The new advisory recommends that women between the ages of 18 and 45 and children under 18 should avoid eating bass, carp and brown trout larger than 16 inches because of a risk of methyl mercury exposure, which has been shown to damage the brain and nervous system.

Some species of fish, including bullhead, catfish and bluegill, are acceptable for consumption at one serving a week. Species that are safe to eat include wild-caught rainbow trout and small brown trout. The advisory and guidelines stem from OEHHA's evaluation of 272 lakes and reservoirs, and 2,600 fish samples.

The advisory combined mercury data from fish in California lakes that currently do not have advisories and compared those mercury levels to acceptable human exposure levels.

In the Sacramento region, at Folsom Lake and Lake Notoma, the advisory recommends following the new guidelines if the fish caught are not covered by already set location-specific guidelines.  In the Sierra, the guidelines apply to lakes including Lake Wildwood, Scotts Flat and Bullards Bar, as well as the Union Valley Reservoir.

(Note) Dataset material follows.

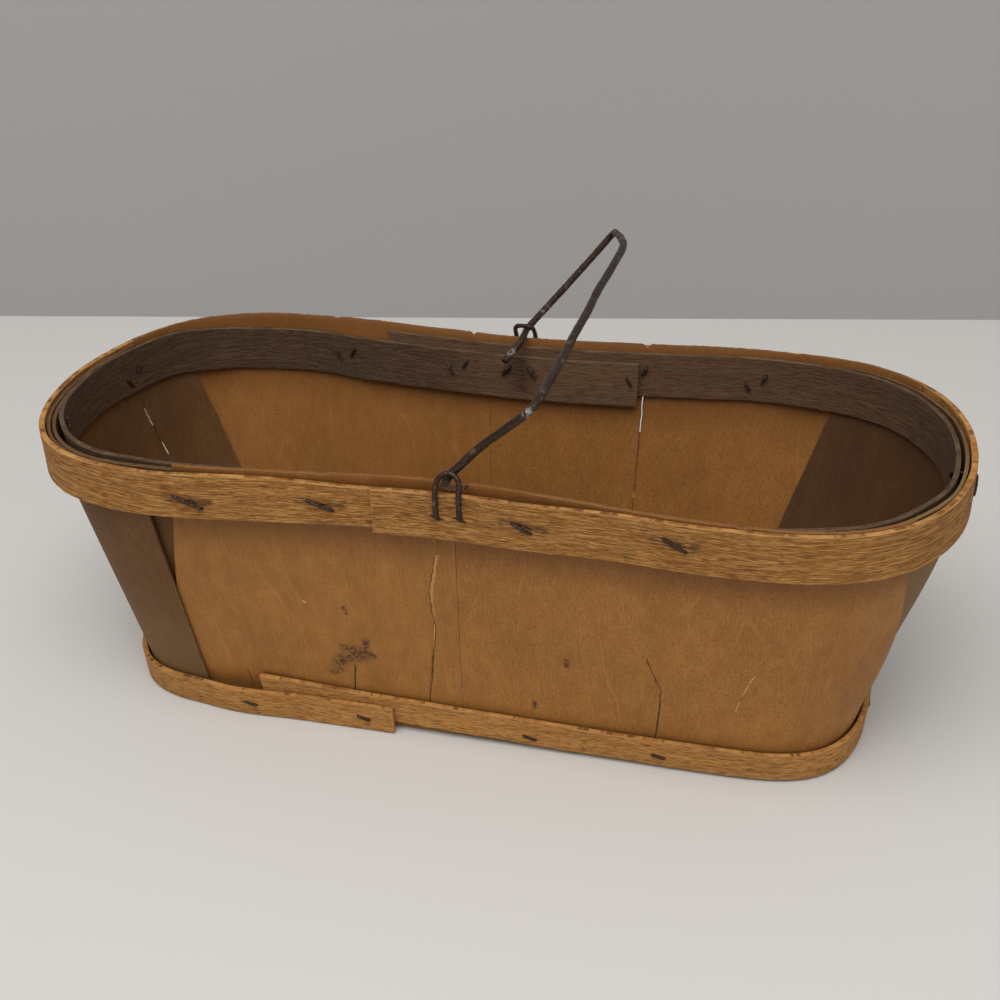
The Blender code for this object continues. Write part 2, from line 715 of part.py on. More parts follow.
def add_bail(collection):
    """The bail under an empty on its axis: through the eyes, bent as it is and leaning."""
    front_seat, _ = eye_seat(-1, BAIL_SHIFT)
    rear_seat, _ = eye_seat(1, BAIL_SHIFT)
    across = rear_seat - front_seat
    yaw = math.atan2(-across.x, across.y)
    axis = Vector((-math.sin(yaw), math.cos(yaw), 0.0))
    middle = (front_seat + rear_seat) / 2
    middle.z = axis_height()
    pivot = bpy.data.objects.new("bail_pivot", None)
    pivot.location = middle
    pivot.rotation_euler = (0.0, math.radians(BAIL_LEAN), yaw)
    collection.objects.link(pivot)

    half_span = abs((rear_seat - middle).dot(axis))
    arch = half_span - EYE_LEAN
    end = arch + EYE_WIRE / 2 + BAIL_FRONT_END
    front_foot = arch - EYE_WIRE / 2 - BAIL_RUNNING_GAP - BAIL_WIRE / 2
    rear_foot = half_span + BAIL_RUNNING_GAP
    progress = last_progress(INNER_BAND_SHARES, shifted_turn(1, BAIL_SHIFT))
    face = inner_band_point(progress, 1.0, 1.0)
    hook = abs((face - middle).dot(axis)) - BAIL_WIRE / 2
    corners = [(-end, 0.0), (-front_foot, 0.0)]
    radii = [BAIL_FRONT_FOOT_RADIUS]
    for along, away, bend in BAIL_CORNER_SHARES:
        corners.append((half_span * along, BAIL_REACH * away))
        radii.append(BAIL_REACH * bend)
    corners += [(rear_foot, 0.0), (hook, 0.0), (hook - BAIL_TAIL_REACH, -BAIL_TAIL_DROP)]
    radii += [BAIL_REAR_FOOT_RADIUS, BAIL_HOOK_RADIUS]
    points = [Vector((0.0, along, away)) for along, away in corners]
    path = rounded(points, radii, BAIL_BEND_STEPS)
    bail = curve_object(
        "bail_handle", path, BAIL_WIRE / 2, BAIL_BEVEL_RESOLUTION, "bail_wire", collection
    )
    bail.parent = pivot
    return bail


def add_board(collection):
    """The solid board: a disc drawn out to the outline inside the sheets, raised, edges eased."""
    count = QUARTERS * STATIONS_PER_TURN
    shape = bmesh.new()
    disc = bmesh.ops.create_circle(shape, cap_ends=True, segments=count, radius=1.0)
    for station, vertex in enumerate(disc["verts"]):
        turn = QUARTERS * station / count
        vertex.co = wall_point(turn, 0.0, inner_base(turn, 0.0))
    raised = bmesh.ops.extrude_face_region(shape, geom=shape.faces[:])
    top = [item for item in raised["geom"] if isinstance(item, bmesh.types.BMVert)]
    bmesh.ops.translate(shape, verts=top, vec=(0.0, 0.0, BOARD_THICKNESS))
    bmesh.ops.recalc_face_normals(shape, faces=shape.faces)
    mesh = bpy.data.meshes.new("bottom_board")
    shape.to_mesh(mesh)
    shape.free()
    board = add_object("bottom_board", mesh, "board_wood", collection)
    easing = board.modifiers.new("eased_edges", "BEVEL")
    easing.width = BOARD_EDGE_ROUNDING
    easing.segments = 1
    easing.limit_method = "ANGLE"
    easing.angle_limit = math.radians(SMOOTH_ANGLE)
    return board


def add_cutter(name, shape, collection):
    """A cutting body, drawn as wire and left out of the render."""
    bmesh.ops.recalc_face_normals(shape, faces=shape.faces)
    mesh = bpy.data.meshes.new(name)
    shape.to_mesh(mesh)
    shape.free()
    obj = bpy.data.objects.new(name, mesh)
    obj.hide_render = True
    obj.display_type = "WIRE"
    collection.objects.link(obj)
    return obj


def notch_shape():
    """The body that notches the front sheets' tops under the bail's wire."""
    seat, _ = eye_seat(-1, EYE_SHIFT)
    low = RIM_HEIGHT - EYE_NOTCH_DEPTH
    high = axis_height() + BAIL_WIRE
    depth = 2 * (OUTER_BAND_THICKNESS + SHEET_THICKNESS + EYE_WIRE) + CUT_OVERRUN
    size = Matrix.Diagonal((EYE_NOTCH_WIDTH, depth, high - low, 1.0))
    place = Matrix.Translation((seat.x, seat.y, (low + high) / 2))
    shape = bmesh.new()
    bmesh.ops.create_cube(shape, size=1.0, matrix=place @ size)
    return shape


def cut(obj, cutter):
    hole = obj.modifiers.new("holes_" + cutter.name, "BOOLEAN")
    hole.operation = "DIFFERENCE"
    hole.solver = "EXACT"
    hole.object = cutter


def build_basket():
    clear_scene()
    parts = new_collection(COLLECTION_NAME)
    cutters = new_collection("cutters")
    rim_holes = bmesh.new()
    hoop_holes = bmesh.new()

    board = add_board(parts)
    side_sheets, end_sheets = [], []
    for name, layer, rim, base, rises in SHEET_SHARES:
        sheet = add_sheet(name, layer, rim, base, rises, parts)
        (end_sheets if layer else side_sheets).append(sheet)
    outer = add_band(
        OUTER_BAND_SHARES, outer_band_point, OUTER_BAND_THICKNESS, "band_wood", parts
    )
    inner = add_band(
        INNER_BAND_SHARES, inner_band_point, INNER_BAND_THICKNESS, "inner_band_wood", parts
    )
    hoop = add_band(HOOP_SHARES, hoop_point, HOOP_THICKNESS, "band_wood", parts)

    add_eye("eye_staple_front", -1, rim_holes, parts)
    add_eye("eye_staple_rear", 1, rim_holes, parts)
    for index, shares in enumerate(BAND_STAPLE_SHARES, 1):
        add_band_staple(index, *shares, rim_holes, parts)
    for index, shares in enumerate(HOOP_STAPLE_SHARES, 1):
        add_hoop_staple(index, *shares, hoop_holes, parts)
    add_bail(parts)

    rim_cutter = add_cutter("rim_hole_cutter", rim_holes, cutters)
    hoop_cutter = add_cutter("hoop_hole_cutter", hoop_holes, cutters)
    notch_cutter = add_cutter("eye_notch_cutter", notch_shape(), cutters)
    for band in (outer, inner):
        cut(band, rim_cutter)
    for low in (hoop, board):
        cut(low, hoop_cutter)
    for sheet in side_sheets + end_sheets:
        cut(sheet, rim_cutter)
        cut(sheet, hoop_cutter)
    for sheet in side_sheets[:2]:
        cut(sheet, notch_cutter)


build_basket()
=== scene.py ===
"""Looks for a market basket of thin wood sheets, stapled bands and a wire bail.

Everything is in metres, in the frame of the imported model. A place round the basket is a turn: 0 is
the middle of the front, 1 the right tip, 2 the middle of the back, 3 the left tip. The wood pieces
carry a UV map named Place: the way round the wall and the height, both in metres, and a metre is
added to the height on the inner face, so that the two faces of a sheet have their own grain.
"""

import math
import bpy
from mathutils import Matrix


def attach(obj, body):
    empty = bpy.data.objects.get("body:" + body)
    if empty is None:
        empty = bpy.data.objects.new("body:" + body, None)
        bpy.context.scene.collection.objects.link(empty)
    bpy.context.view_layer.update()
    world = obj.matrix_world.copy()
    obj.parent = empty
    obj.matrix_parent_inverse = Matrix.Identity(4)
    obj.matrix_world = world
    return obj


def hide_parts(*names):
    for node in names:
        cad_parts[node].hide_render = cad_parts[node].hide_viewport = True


bl_info = {
    "name": "Stapled Wood Basket",
    "version": (1, 0, 0),
    "blender": (4, 5, 0),
    "location": "View3D > Sidebar > Basket",
    "description": "Builds the wood, staples and wire bail of a basket round its packed model",
    "category": "Add Mesh",
}

from functools import partial

import bpy
import numpy as np
from mathutils import Matrix, Vector

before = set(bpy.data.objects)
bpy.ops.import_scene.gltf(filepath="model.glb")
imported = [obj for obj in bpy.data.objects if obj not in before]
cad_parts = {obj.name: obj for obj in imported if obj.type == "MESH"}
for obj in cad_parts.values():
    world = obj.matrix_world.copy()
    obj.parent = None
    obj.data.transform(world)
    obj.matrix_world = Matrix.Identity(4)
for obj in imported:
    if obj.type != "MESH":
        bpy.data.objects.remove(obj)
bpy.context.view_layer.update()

# Outlines of the side sheets' outer faces, as in the model
RIM_HALF_LENGTH = 0.1737
RIM_HALF_WIDTH = 0.0769
RIM_POWER = 7.25
BASE_HALF_LENGTH = 0.1487
BASE_HALF_WIDTH = 0.0492
BASE_POWER = 12.0
RIM_HEIGHT = 0.1213
RIM_DIP = 0.0013
RIM_PINCH = 0.0100
RIM_PINCH_SPREAD = 0.0710
# The wall's foot stands upright, then bends over a short height into its slope
WALL_FOOT_HEIGHT = 0.0060
WALL_BEND_HEIGHT = 0.0080
# How much further the right end reaches at the rim, and how sharply that grows to the tip
END_REACH = 0.0030
END_REACH_POWER = 4
# Stretches of turns where the wall is rounded out, the turns over which that fades, how far
BULGES = ((0.90, 1.62), (2.40, 3.10))
BULGE_RAMP = 0.20
BULGE_DEPTH = 0.0240
BULGE_POWER = 2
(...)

The guidelines dovetail with what is known about streams in the Delta, where fish sampling has established the presence of high mercury levels due to historic mining operations in the late 19th century, where mercury was widely used. A recently released study found that sportfish in the Sacramento-San Joaquin Delta watershed had higher concentrations of mercury and polychlorinated biphenyls (PCBs) than anywhere else in the state.

The advisories can be found at www.oehha.ca.gov/fish.html.